There is no excuse for this. The campus' various water features -- the dreary little pool at the entrance with the abstract sculpture inside it, looking like some kind of deconstructed Facebook symbol; the gurgling man-made stream that runs along the tiered open-air passageway between the Museum proper and the entrance area; the jets that continuously spray the Shrine of the Book and the "moat" surrounding the Shrine -- all of these things seem to mock the human visitor with their hints at coolness and refreshment. Perhaps the architectural statement made by the white dome of the Shrine and the contrasting black wall -- the Sons of Light against the Sons of Darkness imagery -- is thought to be enhanced by the glare; to this visitor, at least, the uncomfortable conditions in which one is meant to view the architecture are simply insulting. Children in particular are fascinated by the water jets and will stand gazing at them under the harsh sun for long periods until dragged away kicking and screaming.

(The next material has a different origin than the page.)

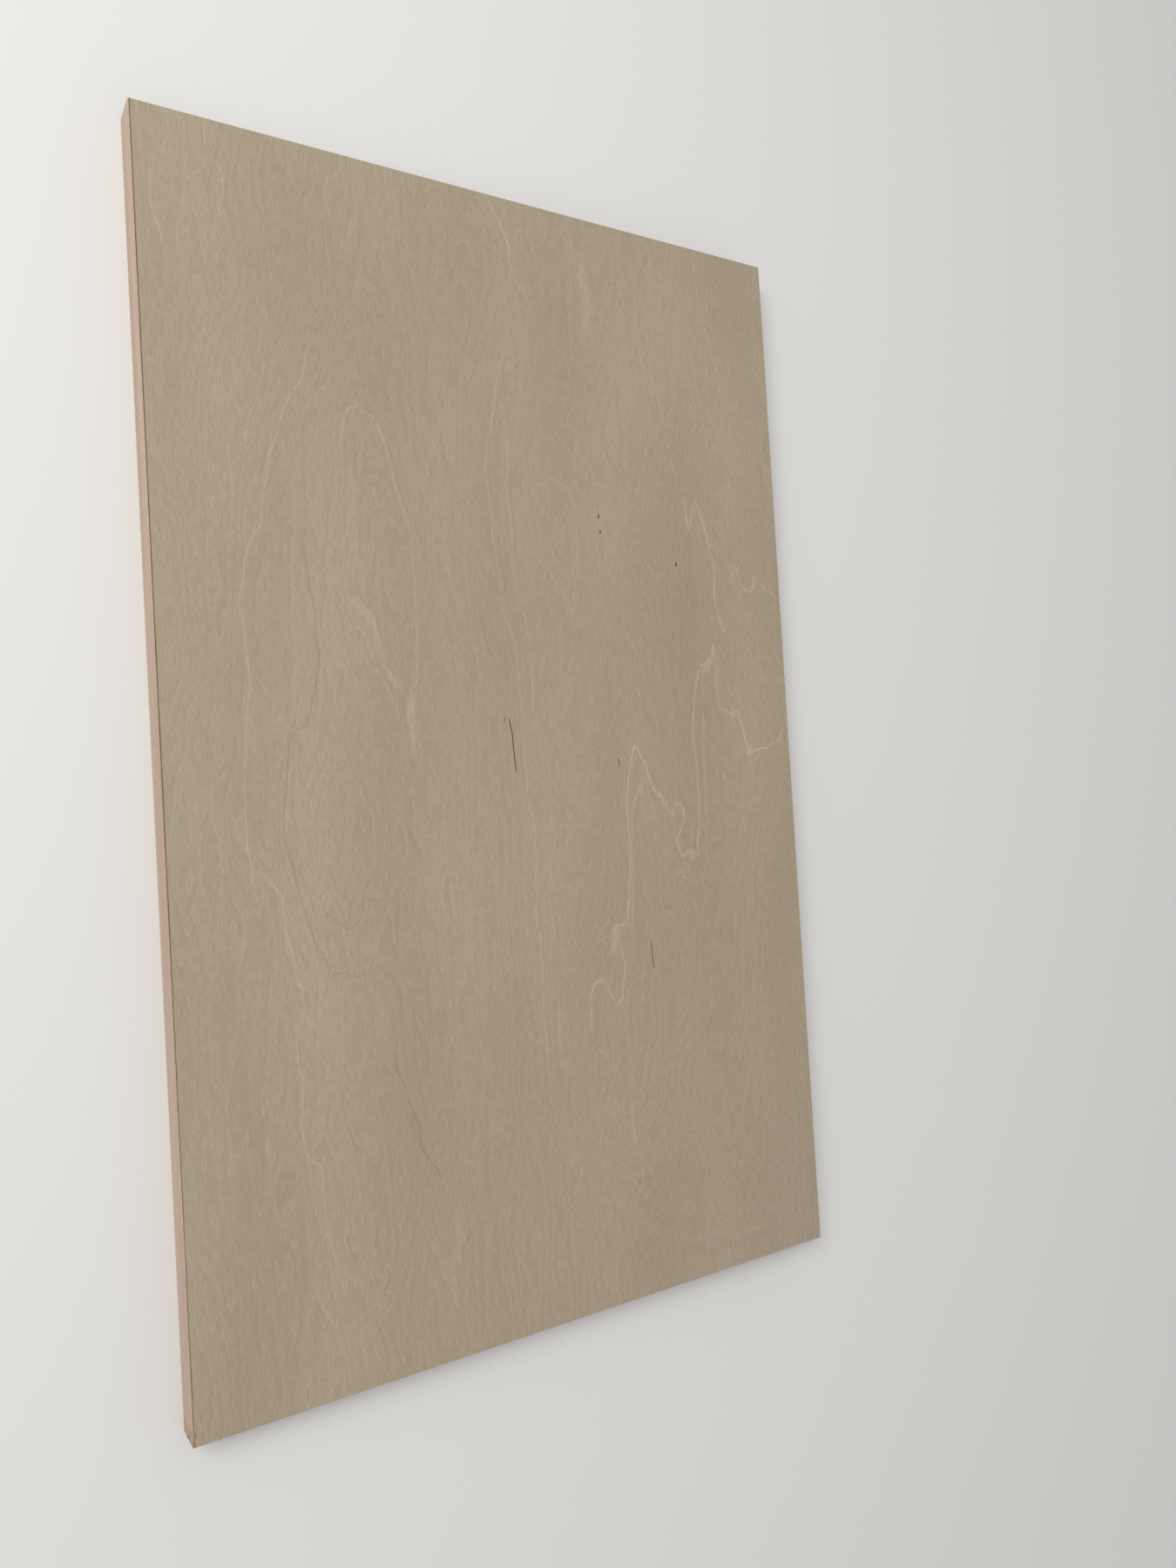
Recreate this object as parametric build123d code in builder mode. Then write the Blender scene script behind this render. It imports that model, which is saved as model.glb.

Why can't one view the truly impressive and fascinating scale model of Second-Temple era Jerusalem in comfort? Must the model be displayed in the open air? Surely some kind of transparent dome could be erected that would cover it in natural-light conditions? Even if the open-air display has some justification, I can't understand why those who come to see it must be exposed to the elements. There are a couple of small canopies, but they are at an awkward distance from the model (which is itself gated off with a kind of buffer area). In actuality, everyone comes right up to the barrier despite the lack of shade, because they want to see the details:

Then there's the Museum's famed Billy Rose Art Garden. Like "campus," the word "garden" tends to elicit an expectation of greenery. But what is this "garden" but a series of sun-baked gravel expanses, like an almost-empty parking lot. Apparently there was a lot of space to fill up on the sprawling "campus" and not a lot of money for landscaping, so they made a kind of sensory desert punctuated by the occasional nature band-aid that -- as usual -- offers no shade:

Basically, if there happens to be a shady spot you can't sit there because there's no bench and they've made sure to put some ground cover around the tree that would be uncomfortable for a person to rest upon:

Whereas if there happens to be a bench, you can be sure there is no shade:

Of course, one would hope that an "art" garden would have some actual art in it.

Why, in short, could I not find, on my recent visit, a comfortable spot where my little daughter and I could eat the sandwiches we'd brought with us? It's hard not to feel offended by the sight of a museum restaurant's shaded outdoor dining area while one is engaged in a fruitless search for shelter. I personally witnessed a guard shooing away a visitor who, attempting to drink his mineral water in relative comfort, took refuge from the sun in a crevice of this apple core sculpture near one of the Museum's canopied eateries ...

Not everyone can find what they need in a museum cafeteria; not everyone's kids will sit still at a restaurant table; it can be a great hardship to have to stand on a long line with young children in a cafeteria; people have health issues, money issues, kashrut issues, etc. -- you can't expect every museum visitor to patronize a museum restaurant. A compound as isolated and self-contained as the Israel Museum can and ought to provide shade and comfortable seating -- at no extra cost! -- to those who make the effort to get there.

I can understand wanting visitors to patronize the Museum restaurants and souvenir shops; I can't understand the use of mall psychology to force them to do so. The feeling one gets is that the Museum management wants to herd you through the collections, the restaurants and the stores without letting you linger on the grounds -- just as in a shopping mall where there is nowhere to sit except in the food court! 

Perhaps the sprawl mentality of the Museum's original planners has evolved into mall mentality, where every space must be exploited to serve a commercial purpose. That would seem to be a logical progression. Is it unfair to slap a "suburban sprawl developer" label on Alfred Mansfeld? The claim is that he was inspired by the traditional Arab village -- that his white Modernist cubes were meant to hug the hill like village dwellings and to offer inspiring views of the surrounding landscape. It all sounds very high-minded  -- a cultural institution planned, in Zandberg's words, "on the principle of organic growth in the spirit of structuralist and cybernetic linguistic theories, which penetrated the architecture of the 1950s and 1960s. It is considered internationally a unique architectural experiment." But all I see is sprawl -- what many think of today as a failed experiment. A cultural institution that in its original state required visitors -- including disabled and elderly visitors -- to "climb a steep path under a strong summer sun or during chilly winter weather to get to the exhibition halls," and whose modular structures evolved into an unnavigable maze: did we really need it? Should we still be venerating it? Was all the effort and money spent on retaining the original idea worth it?